ここからはこの記事を公開してから約4か月後、6月に記載しています。

毎日欠かさずマイニングを行っていたわけではありませんが、160π程まで貯まってきました。

当然特にスマホに変な挙動や連絡、不審なバックグラウンドアプリもありません。

未だに仮想通貨π(パイ)の上場の話題はなく、調べても相変わらずPi Networkについての情報はあまりないようにみえます。

そしてある日下記のような画面が表示されました。

PiのKYC手続きの対象の画面が表示(申請書の提出) 2022年6月

ある日Pi Neteorkのアプリを起動すると下記のような画面が表示されました。

「KYC手続きの対象になりました。」一部のPioneerが早期にPiのKYCアプリにアクセスできるようになり、あなたはKYC(ID認証)の適応対象として選ばれました。

Pi Networkが開発しているPi Browser(パイブラウザ)というブラウザアプリより、[kyc.pi]にアクセスして申請書の提出を促しています。 いわゆる本人確認のようなもののようです。

当然、上場しπに価値がつく(予定)のであれば本人確認や個人情報の入力は、いずれ行わないとおかしいと思いますので、これが上場への準備なのか、個人情報を取得しようとしているのか不明ではありますが進めていきます。

Pi Browserをスマホにインストールし、手続きを進めてみました。

Pi BrowserはPi Networkと違い日本語にも対応しているようで、申請に必要な入力項目が日本語でガイドされていました。 入力した項目は名前、住所、身分証名所(免許証)の撮影、実際の顔写真の撮影といった、コインチェックやDMM Bitcoinなどの仮想通貨取引の登録時と同じような工程でした。

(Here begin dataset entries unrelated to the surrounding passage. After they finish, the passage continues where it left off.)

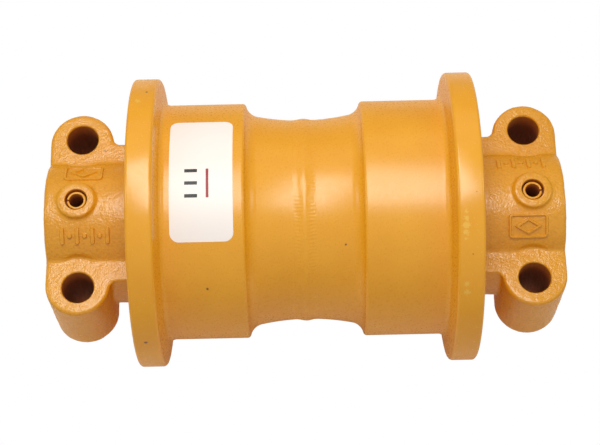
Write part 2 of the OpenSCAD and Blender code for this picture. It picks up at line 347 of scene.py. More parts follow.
def weld_bead():
    """Cap of the weld, woven from side to side: its pools froze in crescents beside the ridge,
    which lag towards the edges and come out stronger in some places than in others."""
    crown_steps = 26
    crown = []
    for i in range(crown_steps + 1):
        x = WELD_HALF * (2 * i / crown_steps - 1)
        crown.append((x, waist_radius(x) - 0.2 + weld_profile(x), 0))
    root = [(WELD_ROOT_W / 2, WELD_ROOT_R, 0), (-WELD_ROOT_W / 2, WELD_ROOT_R, 0)]
    bm = spin_section(crown + root, steps=1200)
    ripples = round(2 * math.pi * WAIST_R / RIPPLE_PITCH)
    for vert in bm.verts:
        x = vert.co.x / MM
        angle = math.atan2(vert.co.z, vert.co.y)
        radius = math.hypot(vert.co.y, vert.co.z) / MM
        if radius < WAIST_R - 1:
            continue
        round_the_roller = Vector((math.cos(angle), math.sin(angle), 0))
        across = x / WELD_HALF
        side = 1 if x > 0 else -1
        wander = SEAM_WANDER * noise.noise(round_the_roller * 2.5)
        slur = RIPPLE_SLUR * noise.noise(round_the_roller * 16 + Vector((0, 0, across * 2)))
        pool = ripples * angle + RIPPLE_LAG * abs(across) + 0.9 * side + slur
        patch = noise.noise(round_the_roller * 3.4 + Vector((5, 0, side * 2)))
        strength = min(1, max(0.1, 0.65 + 1.3 * patch))
        beside_ridge = math.exp(-((abs(x) - RIPPLE_PLACE) / RIPPLE_SPREAD) ** 2)
        lump = noise.noise(round_the_roller * 10 + Vector((0, 3, across * 3))) * (1 - across ** 4)
        height = RIPPLE_DEPTH * strength * math.sin(pool) * beside_ridge + LUMP_DEPTH * lump
        scale = (radius + height) / radius
        moved_x = x + wander * (1 - across ** 2)
        vert.co = Vector((moved_x * MM, vert.co.y * scale, vert.co.z * scale))
    piece = make_piece("weld_cap", bm, 60)
    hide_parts("weld_bead")
    return piece


# ---- Label ----

FILM_CORNER = 6
FILM_THICK = 0.18
FILM_LIFT = 0.08
FILM_STRIPS = 60


def label():
    """Printed film that follows the tread, with rounded corners. Its UV map is in millimetres."""
    film_r = TREAD_R + FILM_LIFT
    arc = 2 * film_r * math.asin(LABEL_HIGH.y / film_r)
    half_w, half_l = (LABEL_HIGH.x - LABEL_LOW.x) / 2, arc / 2
    bm = bmesh.new()
    corners = [(-half_w, -half_l), (half_w, -half_l), (half_w, half_l), (-half_w, half_l)]
    verts = [bm.verts.new((x * MM, y * MM, 0)) for x, y in corners]
    bm.faces.new(verts)
    for vert in verts:
        round_corner(bm, vert, FILM_CORNER, 8)
    for i in range(1, FILM_STRIPS):
        y = arc * (i / FILM_STRIPS - 0.5)
        bmesh.ops.bisect_plane(bm, geom=bm.verts[:] + bm.edges[:] + bm.faces[:], dist=1e-7,
                               plane_co=(0, y * MM, 0), plane_no=(0, 1, 0))
    uv = bm.loops.layers.uv.new("print")
    for face in bm.faces:
        for loop in face.loops:
            loop[uv].uv = (loop.vert.co.x / MM, loop.vert.co.y / MM)
    centre_x = (LABEL_LOW.x + LABEL_HIGH.x) / 2
    for vert in bm.verts:
        angle = vert.co.y / MM / film_r
        vert.co = Vector((vert.co.x + centre_x * MM, film_r * MM * math.sin(angle),
                          film_r * MM * math.cos(angle)))
    bmesh.ops.recalc_face_normals(bm, faces=bm.faces[:])
    bmesh.ops.solidify(bm, geom=bm.faces[:], thickness=FILM_THICK * MM)
    bmesh.ops.recalc_face_normals(bm, faces=bm.faces[:])
    piece = make_piece("label_film", bm, 40)
    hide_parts("label")
    return piece


# ---- Collars ----

def lug_block(bm):
    """Both bolt lugs and the wall that joins them, with a rounded top edge."""
    half_y = LUG_Y + LUG_R
    verts = add_block(bm, (COLLAR_END - 2 * LUG_R, -half_y, MOUNT_Z - MACHINING_ALLOWANCE),
                      (MOULD_END, half_y, SEAT_Z))
    upright = edges_where(verts, lambda edge: abs(edge.verts[0].co.z - edge.verts[1].co.z) > MM)
    almost_half_round = LUG_R - (COLLAR_END - MOULD_END) / 2 - 0.01
    round_edges(bm, upright, almost_half_round, 20)
    rim = edges_where(bm.verts, lambda edge: lies_past(edge, "z", SEAT_Z - 0.01)
                      and any(abs(face.normal.z) < 0.1 for face in edge.link_faces))
    round_edges(bm, rim, LUG_TOP_ROUND, 5)


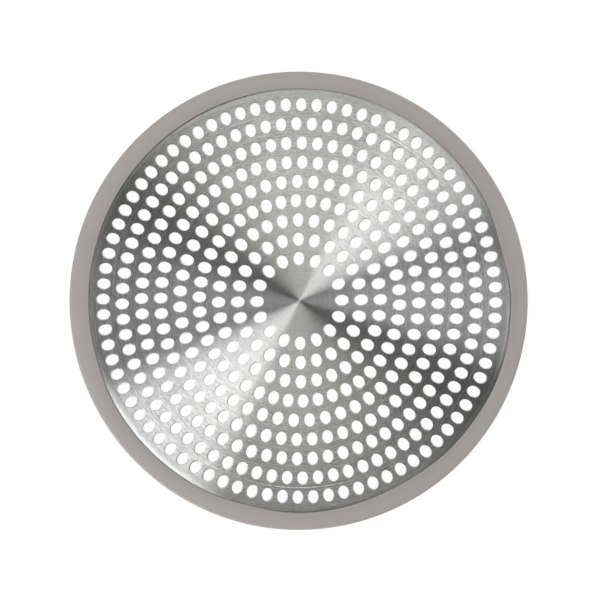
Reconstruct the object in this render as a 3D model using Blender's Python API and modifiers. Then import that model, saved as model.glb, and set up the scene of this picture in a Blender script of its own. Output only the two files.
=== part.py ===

身分証明書の番号のようなものを入力する項目があり、合っているか分かりませんが私は免許証の12桁の番号を入力しました。

すべての入力が完了すると「あなたのデータを処理しています」という画面でしばらくロードがされます。※①のロード画面でエラーが何度か発生しましたが、接続していたWi-Fiを切断し4G回線で通信を行うと処理が完了しました。

再度Pi Browserの[kyc.pi]にアクセスすると下記のような審査中の画面が表示され、まだ本人確認が済んでいないことがわかります。

1週間ほど経ちますがまだこの画面なので、申請の進捗にはかなり時間がかかると思われます。